Prodi Tasawuf dan Psikoterapi pada Peningkatan Kompetensi Mahasiswa (PKM) yang diadakan pada Kamis (16/6) mengambil tema “Academic Writing Artikel Jurnal; Penyusunan Sampai Submit”. Kegiatan bertempat di aula gedung B3 Fakultas Ushuluddin dan Filsafat yang diikuti oleh mahasiswa semester 4 Prodi Tasawuf dan Psikoterapi. Melalui tema ini Prodi Tasawuf dan Psikoterapi mengundang Muhammad Lutfi M.Ag untuk menjadi narasumber. Lutfi merupakan seorang editor kajiantafsir.co dan juga seorang dosen Fakultas Ushuluddin dan Filsafat di UIN Sunan Ampel Surabaya.

Dalam penjelasannya Lutfi mengatakan bahwa paham mengenai materi kepenulisan saja tidak cukup, maka dari itu harus didampingi dengan praktik, “Tiap kali anda mengikuti kelas penulisan ilmiah, materinya adalah materi yang belum jadi, yang belum siap untuk mengubah anda keluar dari ruangan menjadi peneliti yang handal. Karena materi kepenulisan menuntut keterlibatan aktif anda untuk mengetes apa yang telah dipahami menjadi aktifitas masa kini yang disebut dengan riset yang perlu didampingi dengan praktik terus menerus,” ujarnya. 

Melihat permasalahan di atas, menurut Lutfi dalam kepenulisan akademik setidaknya terdapat strategi dan aksi. Pentingnya aksi karena yang selama mahasiswa konsumsi di kampus terkadang hanya sebuah materi abstrak yang jika tidak dibersamai dengan usaha untuk mengejar secara personal tidak dapat memproduksi tulisan secara baik.

Potret antusiasme mahasiswi semester 4 Prodi Tasawuf dan Psikoterapi. (Sumber: dokumentasi pribadi.)

Definisi dari academic writing secara sederhana menurut Lutfi adalah tulisan yang mentransfer ide atau gagasan/ informasi/ pemikiran / civitas akademik yang lbih luas. “Tulisan yang mentransfer ide,” berarti idenya harus ada terlebih dahulu, jika belum bisa mempunyai ide/ gagasan/ belum bisa berpikir, otomatis tidak akan bisa menulis. Dikarenakan yang disebut dengan menulis adalah mewajahkan/mewujudkan apa yang dipikirkan, maka sebelum menulis harus mengetahui cara berpikir yang benar.

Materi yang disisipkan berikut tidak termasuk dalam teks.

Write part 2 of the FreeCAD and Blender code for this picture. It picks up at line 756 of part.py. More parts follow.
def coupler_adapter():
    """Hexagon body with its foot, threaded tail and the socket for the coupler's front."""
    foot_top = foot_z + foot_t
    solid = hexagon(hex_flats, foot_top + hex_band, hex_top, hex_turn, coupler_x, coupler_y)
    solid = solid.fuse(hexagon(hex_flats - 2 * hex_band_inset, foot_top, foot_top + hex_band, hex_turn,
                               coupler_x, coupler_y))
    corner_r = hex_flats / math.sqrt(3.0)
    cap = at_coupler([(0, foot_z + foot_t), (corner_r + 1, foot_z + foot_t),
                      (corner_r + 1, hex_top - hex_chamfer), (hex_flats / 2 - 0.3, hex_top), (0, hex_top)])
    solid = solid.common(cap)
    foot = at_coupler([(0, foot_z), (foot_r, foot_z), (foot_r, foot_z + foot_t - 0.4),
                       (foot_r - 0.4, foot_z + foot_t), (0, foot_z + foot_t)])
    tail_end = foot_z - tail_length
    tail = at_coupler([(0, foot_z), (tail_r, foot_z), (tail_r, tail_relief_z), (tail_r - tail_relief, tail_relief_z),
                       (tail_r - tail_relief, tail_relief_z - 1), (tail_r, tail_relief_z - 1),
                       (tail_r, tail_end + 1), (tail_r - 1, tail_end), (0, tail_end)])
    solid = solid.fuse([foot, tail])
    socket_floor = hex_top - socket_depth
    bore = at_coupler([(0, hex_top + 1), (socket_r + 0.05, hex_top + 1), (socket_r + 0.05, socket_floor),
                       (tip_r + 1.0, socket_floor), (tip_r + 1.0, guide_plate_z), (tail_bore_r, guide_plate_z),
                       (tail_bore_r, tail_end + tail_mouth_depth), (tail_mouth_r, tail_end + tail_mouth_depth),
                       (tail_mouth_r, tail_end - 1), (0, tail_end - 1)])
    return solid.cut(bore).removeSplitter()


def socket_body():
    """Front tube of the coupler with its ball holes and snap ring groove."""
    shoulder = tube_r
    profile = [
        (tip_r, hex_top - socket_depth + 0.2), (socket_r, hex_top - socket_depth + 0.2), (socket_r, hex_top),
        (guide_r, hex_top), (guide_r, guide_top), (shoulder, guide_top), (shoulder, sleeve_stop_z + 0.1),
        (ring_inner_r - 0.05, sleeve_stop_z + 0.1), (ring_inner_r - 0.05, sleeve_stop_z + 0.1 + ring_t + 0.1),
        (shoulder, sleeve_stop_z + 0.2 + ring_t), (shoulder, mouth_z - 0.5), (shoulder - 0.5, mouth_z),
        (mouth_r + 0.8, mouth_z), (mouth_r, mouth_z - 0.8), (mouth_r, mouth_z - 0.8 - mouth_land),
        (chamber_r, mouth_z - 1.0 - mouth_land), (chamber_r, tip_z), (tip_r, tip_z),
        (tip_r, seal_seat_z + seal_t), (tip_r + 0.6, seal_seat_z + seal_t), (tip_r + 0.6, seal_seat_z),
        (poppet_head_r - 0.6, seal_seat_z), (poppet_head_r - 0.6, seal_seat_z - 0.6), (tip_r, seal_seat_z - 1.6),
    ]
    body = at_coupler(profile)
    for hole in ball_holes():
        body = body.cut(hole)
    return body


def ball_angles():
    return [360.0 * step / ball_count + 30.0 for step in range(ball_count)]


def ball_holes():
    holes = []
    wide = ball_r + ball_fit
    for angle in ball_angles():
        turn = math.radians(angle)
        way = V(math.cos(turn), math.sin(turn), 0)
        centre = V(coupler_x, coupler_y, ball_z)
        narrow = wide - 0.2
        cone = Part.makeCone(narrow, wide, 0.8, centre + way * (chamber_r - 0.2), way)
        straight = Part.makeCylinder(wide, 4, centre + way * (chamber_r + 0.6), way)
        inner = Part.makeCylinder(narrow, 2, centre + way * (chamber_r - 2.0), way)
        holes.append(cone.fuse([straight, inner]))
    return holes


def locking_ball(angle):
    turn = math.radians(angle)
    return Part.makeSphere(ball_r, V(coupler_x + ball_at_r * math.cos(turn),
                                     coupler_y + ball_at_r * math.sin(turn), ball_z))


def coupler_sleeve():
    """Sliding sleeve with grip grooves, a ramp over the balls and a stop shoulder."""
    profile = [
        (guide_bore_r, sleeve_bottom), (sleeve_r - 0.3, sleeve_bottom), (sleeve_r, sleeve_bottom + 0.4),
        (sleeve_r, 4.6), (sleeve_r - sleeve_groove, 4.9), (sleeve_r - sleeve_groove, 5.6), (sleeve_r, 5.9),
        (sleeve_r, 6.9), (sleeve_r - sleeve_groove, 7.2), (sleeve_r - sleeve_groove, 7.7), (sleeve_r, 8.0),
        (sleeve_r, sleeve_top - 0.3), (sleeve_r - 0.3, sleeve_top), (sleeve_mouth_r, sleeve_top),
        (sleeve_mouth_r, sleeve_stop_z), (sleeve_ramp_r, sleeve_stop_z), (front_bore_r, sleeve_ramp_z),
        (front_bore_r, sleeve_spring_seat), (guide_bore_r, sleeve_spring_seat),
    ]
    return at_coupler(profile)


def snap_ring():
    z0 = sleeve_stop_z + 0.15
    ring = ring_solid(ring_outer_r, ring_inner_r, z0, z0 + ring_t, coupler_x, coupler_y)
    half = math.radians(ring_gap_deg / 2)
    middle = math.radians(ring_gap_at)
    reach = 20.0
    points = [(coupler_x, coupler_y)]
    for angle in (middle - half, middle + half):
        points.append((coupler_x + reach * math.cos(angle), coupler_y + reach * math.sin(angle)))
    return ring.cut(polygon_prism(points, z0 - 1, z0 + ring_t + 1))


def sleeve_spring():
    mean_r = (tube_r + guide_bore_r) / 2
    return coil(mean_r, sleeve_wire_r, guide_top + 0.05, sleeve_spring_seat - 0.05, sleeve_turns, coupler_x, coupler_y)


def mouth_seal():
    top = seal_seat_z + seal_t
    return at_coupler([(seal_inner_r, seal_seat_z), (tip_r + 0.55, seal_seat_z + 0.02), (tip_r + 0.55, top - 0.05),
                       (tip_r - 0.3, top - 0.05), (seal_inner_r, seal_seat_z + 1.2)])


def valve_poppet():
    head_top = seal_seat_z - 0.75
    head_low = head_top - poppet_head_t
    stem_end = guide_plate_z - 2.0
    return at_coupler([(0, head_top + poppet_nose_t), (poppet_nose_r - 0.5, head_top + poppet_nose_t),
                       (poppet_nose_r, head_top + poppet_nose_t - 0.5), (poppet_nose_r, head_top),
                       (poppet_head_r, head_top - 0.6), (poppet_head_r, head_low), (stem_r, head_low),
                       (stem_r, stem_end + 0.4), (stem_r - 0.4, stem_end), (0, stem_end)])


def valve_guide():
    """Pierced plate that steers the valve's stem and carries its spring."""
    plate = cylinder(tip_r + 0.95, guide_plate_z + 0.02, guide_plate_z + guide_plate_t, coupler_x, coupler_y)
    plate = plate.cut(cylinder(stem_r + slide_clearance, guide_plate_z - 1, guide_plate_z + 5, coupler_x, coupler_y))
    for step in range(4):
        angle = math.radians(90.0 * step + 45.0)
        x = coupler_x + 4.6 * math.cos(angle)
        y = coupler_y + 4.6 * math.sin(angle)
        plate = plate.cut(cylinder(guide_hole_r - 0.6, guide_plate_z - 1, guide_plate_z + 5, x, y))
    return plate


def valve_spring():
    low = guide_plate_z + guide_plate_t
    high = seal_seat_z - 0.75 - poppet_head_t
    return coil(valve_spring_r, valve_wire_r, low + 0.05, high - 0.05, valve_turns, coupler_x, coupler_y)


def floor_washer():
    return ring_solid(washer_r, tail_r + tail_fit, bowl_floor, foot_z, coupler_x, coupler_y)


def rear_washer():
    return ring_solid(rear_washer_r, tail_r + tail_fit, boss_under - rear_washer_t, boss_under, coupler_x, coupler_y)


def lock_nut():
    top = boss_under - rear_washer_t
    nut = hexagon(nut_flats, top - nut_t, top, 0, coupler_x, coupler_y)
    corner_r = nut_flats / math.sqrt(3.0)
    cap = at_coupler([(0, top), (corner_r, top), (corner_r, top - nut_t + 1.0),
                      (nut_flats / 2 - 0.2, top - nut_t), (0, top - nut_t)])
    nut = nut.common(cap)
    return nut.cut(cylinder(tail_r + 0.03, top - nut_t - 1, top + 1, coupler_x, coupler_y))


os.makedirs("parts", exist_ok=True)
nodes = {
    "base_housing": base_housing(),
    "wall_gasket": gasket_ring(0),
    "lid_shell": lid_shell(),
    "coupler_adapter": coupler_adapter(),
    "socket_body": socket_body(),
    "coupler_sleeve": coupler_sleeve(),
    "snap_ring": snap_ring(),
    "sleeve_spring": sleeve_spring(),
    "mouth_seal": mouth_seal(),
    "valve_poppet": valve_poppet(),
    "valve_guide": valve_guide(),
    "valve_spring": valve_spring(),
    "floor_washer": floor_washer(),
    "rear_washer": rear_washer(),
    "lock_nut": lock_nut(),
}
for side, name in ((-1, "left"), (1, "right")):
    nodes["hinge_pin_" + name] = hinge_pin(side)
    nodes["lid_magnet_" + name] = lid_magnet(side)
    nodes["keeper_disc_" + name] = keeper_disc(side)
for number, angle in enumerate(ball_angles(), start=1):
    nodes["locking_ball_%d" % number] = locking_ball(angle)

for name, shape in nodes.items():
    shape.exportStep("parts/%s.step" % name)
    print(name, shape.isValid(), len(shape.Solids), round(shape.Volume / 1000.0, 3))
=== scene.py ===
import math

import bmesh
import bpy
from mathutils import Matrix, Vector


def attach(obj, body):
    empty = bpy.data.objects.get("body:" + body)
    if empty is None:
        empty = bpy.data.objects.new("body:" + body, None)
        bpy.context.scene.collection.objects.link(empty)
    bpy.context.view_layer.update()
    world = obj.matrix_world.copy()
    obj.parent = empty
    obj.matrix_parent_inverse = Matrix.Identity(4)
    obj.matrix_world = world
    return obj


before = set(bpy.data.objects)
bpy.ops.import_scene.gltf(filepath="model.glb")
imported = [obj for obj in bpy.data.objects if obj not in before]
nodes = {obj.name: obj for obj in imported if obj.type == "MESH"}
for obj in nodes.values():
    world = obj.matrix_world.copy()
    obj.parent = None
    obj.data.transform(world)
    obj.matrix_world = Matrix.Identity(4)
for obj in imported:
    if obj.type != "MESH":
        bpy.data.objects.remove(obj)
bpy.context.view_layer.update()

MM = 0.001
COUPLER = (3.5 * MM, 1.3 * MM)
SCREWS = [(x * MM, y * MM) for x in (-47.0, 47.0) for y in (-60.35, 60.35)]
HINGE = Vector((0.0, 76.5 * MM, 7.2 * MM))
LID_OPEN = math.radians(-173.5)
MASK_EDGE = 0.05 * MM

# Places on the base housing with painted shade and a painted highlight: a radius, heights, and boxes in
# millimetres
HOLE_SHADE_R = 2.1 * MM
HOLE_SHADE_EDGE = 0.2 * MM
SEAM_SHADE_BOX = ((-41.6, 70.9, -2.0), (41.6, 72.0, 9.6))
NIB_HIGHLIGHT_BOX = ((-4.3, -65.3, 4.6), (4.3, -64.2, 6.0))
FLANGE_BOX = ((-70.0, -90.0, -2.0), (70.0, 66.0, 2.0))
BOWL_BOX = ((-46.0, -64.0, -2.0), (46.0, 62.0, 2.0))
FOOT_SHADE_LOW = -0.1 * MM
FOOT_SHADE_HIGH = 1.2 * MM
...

Lutfi mengungkapkan sebelum proses kepenulisan terdapat proses berpikir, seperti mazhab dosen Chicago yakni “berpikir dan menulis adalah satu kesatuan”, jika sudah menulis otomatis sudah berpikir. Apapun yang mahasiswa gelisahkan bisa menjadi sebuah riset, asalkan terstruktur, terbukti dan kritis.

Kemudian Lutfi menjelaskan, yang dimaksud terstruktur yakni 100% dari jumlah outline tulisan terbagi menjadi 20% pendahuluan dan 75% isi serta sisanya ialah penutup. Meskipun pendahuluan hanya 20%, akan tetapi mendapati posisi yang tersulit untuk ditulis.

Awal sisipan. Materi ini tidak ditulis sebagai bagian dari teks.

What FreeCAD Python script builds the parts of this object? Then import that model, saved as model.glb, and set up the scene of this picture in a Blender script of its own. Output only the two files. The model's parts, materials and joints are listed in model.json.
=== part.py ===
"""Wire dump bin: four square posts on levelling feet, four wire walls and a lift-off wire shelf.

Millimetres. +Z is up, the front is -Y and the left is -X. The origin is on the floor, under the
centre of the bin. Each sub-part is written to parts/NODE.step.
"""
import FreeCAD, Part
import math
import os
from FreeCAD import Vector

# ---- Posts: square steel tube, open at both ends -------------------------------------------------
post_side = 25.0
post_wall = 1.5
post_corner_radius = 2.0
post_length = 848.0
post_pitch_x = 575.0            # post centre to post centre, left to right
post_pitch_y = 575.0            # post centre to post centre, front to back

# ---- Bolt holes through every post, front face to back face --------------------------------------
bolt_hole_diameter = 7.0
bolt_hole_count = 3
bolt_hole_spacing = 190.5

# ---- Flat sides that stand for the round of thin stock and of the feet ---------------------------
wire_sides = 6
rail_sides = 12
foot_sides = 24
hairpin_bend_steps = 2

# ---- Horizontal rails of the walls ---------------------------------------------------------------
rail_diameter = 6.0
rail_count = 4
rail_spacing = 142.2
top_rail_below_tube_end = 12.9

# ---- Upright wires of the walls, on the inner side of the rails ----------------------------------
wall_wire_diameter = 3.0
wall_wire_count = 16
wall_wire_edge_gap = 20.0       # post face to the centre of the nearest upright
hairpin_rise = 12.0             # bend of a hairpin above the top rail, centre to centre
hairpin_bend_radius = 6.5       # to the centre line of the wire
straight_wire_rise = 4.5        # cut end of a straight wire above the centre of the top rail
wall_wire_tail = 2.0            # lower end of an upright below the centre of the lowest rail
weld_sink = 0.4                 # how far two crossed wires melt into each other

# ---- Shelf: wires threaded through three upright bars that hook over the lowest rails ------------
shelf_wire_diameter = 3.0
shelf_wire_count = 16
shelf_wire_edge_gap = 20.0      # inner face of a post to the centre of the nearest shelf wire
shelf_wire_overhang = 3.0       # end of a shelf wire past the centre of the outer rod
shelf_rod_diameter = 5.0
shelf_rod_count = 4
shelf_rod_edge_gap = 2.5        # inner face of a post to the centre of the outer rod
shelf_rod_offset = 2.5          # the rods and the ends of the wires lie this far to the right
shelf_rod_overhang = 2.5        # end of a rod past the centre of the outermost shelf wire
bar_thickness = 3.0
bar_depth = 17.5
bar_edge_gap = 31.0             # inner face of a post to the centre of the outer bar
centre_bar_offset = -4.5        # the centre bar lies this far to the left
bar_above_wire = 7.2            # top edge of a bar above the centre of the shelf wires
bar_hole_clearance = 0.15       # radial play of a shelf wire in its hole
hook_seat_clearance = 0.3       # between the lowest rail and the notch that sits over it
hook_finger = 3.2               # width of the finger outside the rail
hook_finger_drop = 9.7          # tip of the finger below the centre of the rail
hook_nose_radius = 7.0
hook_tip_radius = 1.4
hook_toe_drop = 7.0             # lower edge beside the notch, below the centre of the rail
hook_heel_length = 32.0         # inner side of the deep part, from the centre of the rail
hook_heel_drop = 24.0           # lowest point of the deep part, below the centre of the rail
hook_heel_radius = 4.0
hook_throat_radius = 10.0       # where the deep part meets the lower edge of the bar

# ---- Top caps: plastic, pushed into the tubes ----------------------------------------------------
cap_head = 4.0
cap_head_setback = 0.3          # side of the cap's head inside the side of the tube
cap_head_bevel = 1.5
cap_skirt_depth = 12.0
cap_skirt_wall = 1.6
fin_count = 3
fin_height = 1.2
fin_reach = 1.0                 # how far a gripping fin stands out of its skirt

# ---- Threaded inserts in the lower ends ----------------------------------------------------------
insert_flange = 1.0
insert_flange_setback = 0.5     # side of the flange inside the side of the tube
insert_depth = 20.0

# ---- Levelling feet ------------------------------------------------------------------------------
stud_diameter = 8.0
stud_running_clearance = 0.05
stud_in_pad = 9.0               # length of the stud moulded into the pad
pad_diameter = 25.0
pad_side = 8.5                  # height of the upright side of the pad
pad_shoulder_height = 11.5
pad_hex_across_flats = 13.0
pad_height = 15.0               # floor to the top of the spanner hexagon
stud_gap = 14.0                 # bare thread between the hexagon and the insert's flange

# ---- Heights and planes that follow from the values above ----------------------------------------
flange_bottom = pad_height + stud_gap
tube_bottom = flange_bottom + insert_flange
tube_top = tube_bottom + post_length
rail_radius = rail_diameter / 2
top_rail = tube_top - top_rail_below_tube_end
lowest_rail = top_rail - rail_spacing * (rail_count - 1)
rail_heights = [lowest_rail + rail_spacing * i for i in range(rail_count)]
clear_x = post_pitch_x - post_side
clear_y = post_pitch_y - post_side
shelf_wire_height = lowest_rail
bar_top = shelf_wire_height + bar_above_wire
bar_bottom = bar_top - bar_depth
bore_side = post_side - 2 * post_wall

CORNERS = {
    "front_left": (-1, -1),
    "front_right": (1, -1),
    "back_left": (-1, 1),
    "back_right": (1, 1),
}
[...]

Apabila pendahuluan tidak matang, maka seorang penulis tidak akan tahu apa yang akan dilakukan. Kemudian Lutfi mengibaratkan dengan apabila keluar rumah dengan menaiki motor, namun tidak mempunyai tujuan hingga bensinnya habis maka tidak akan bisa melakukan apapun di jalan. Hal ini sama dengan ketika riset, apabila pendahuluannya tidak matang maka riset bisa stuck di tengah jalan. 

Skripsi atau jurnal menjadi sulit dikarenakan tidak mengetahui apa yang akan dilakukan, jika sudah matang di awal maka bisa disebut nyaris selesai. Sebab isi dari skripsi atau jurnal nantinya hanya tergantung data, jika sudah bisa mengoperasionalkan metodenya dan mendapatkan data sehingga menuangkannya adalam sebuah tulisan.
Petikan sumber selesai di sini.